> **Requirements**: Please output the data below exactly as given, starting at its first line and stopping after the line that contains "import Sketcher".

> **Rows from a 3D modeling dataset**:

◇ ◇ ◇ ◇

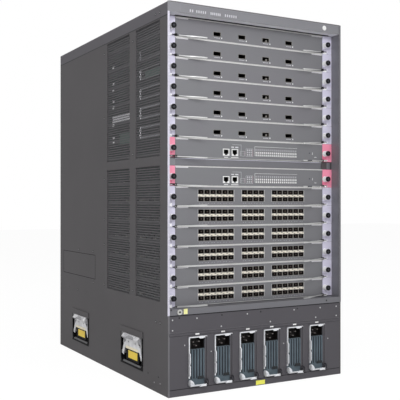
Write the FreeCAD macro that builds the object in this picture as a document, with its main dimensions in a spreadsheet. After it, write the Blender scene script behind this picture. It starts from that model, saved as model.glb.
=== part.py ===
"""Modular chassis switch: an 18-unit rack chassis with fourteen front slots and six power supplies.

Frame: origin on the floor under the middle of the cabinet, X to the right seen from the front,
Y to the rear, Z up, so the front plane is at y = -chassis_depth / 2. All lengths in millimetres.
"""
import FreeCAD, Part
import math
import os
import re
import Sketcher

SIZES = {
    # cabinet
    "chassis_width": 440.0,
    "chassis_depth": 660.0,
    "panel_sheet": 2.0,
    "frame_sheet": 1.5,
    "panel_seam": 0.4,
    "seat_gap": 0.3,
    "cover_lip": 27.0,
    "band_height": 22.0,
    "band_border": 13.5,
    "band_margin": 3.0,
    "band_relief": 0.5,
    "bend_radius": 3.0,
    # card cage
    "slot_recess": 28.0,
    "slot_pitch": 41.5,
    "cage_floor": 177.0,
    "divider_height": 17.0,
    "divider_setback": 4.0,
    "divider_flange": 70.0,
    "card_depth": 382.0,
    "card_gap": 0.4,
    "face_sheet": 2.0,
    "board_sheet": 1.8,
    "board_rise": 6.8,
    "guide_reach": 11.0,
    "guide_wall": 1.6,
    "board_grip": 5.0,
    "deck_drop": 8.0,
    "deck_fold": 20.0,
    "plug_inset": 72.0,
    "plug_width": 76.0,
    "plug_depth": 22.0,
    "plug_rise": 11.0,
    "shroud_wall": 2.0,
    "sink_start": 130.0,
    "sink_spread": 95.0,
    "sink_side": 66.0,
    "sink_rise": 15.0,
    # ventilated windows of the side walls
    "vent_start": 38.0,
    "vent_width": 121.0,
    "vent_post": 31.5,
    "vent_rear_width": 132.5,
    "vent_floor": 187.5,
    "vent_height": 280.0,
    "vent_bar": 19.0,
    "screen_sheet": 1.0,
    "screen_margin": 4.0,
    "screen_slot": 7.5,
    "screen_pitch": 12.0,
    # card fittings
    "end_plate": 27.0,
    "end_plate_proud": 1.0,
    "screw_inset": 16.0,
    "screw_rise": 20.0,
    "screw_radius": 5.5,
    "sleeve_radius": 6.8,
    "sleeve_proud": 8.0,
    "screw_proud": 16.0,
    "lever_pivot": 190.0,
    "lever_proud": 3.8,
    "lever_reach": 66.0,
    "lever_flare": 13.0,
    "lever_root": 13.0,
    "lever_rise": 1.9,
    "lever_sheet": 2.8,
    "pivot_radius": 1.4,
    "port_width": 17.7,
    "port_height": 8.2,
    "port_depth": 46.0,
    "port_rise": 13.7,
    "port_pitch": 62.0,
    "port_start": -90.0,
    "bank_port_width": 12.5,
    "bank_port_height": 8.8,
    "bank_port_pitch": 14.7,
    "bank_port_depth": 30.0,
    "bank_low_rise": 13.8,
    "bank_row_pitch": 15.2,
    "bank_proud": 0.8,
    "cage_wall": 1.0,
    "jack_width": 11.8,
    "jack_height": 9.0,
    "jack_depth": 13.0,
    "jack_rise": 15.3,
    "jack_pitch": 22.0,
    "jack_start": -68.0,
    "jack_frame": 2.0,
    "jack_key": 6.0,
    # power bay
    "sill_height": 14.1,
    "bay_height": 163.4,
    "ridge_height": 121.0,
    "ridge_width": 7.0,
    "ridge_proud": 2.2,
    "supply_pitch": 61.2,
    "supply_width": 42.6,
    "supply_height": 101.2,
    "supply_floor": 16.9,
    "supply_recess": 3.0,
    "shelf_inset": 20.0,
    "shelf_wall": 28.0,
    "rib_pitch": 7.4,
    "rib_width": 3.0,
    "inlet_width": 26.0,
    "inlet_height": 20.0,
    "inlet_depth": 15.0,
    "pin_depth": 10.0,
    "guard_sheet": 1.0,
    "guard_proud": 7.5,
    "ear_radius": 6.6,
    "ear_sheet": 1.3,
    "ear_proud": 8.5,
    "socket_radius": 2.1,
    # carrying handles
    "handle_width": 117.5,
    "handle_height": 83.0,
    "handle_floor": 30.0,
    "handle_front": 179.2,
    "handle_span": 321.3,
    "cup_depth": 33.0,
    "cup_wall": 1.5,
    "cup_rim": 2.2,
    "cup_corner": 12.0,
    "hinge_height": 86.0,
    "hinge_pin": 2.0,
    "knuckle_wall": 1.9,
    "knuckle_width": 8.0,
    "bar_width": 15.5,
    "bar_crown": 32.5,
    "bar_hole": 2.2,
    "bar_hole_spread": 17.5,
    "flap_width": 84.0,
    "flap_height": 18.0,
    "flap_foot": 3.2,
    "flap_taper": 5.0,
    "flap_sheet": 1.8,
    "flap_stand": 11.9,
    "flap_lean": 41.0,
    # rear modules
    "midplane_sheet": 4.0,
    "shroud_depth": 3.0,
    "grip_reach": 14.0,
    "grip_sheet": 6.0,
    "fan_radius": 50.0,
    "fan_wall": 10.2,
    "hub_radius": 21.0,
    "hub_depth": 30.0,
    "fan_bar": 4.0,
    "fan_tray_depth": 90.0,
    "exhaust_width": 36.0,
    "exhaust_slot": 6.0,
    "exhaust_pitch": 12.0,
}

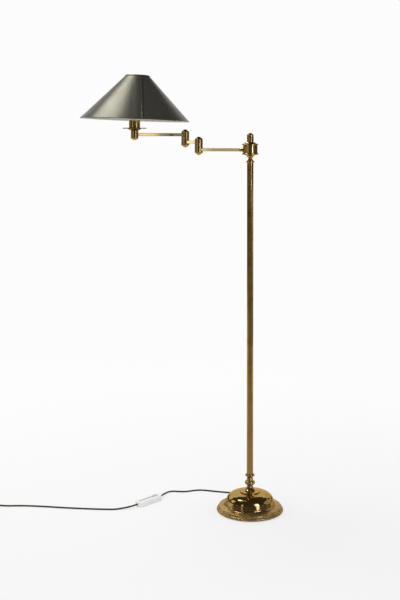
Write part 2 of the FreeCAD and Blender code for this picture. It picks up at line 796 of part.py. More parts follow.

◇ ◇ ◇ ◇

> **The solution**:
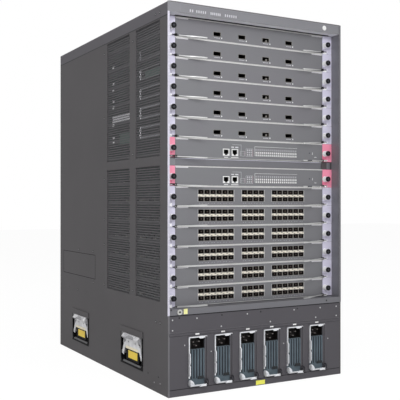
Write the FreeCAD macro that builds the object in this picture as a document, with its main dimensions in a spreadsheet. After it, write the Blender scene script behind this picture. It starts from that model, saved as model.glb.
=== part.py ===
"""Modular chassis switch: an 18-unit rack chassis with fourteen front slots and six power supplies.

Frame: origin on the floor under the middle of the cabinet, X to the right seen from the front,
Y to the rear, Z up, so the front plane is at y = -chassis_depth / 2. All lengths in millimetres.
"""
import FreeCAD, Part
import math
import os
import re
import Sketcher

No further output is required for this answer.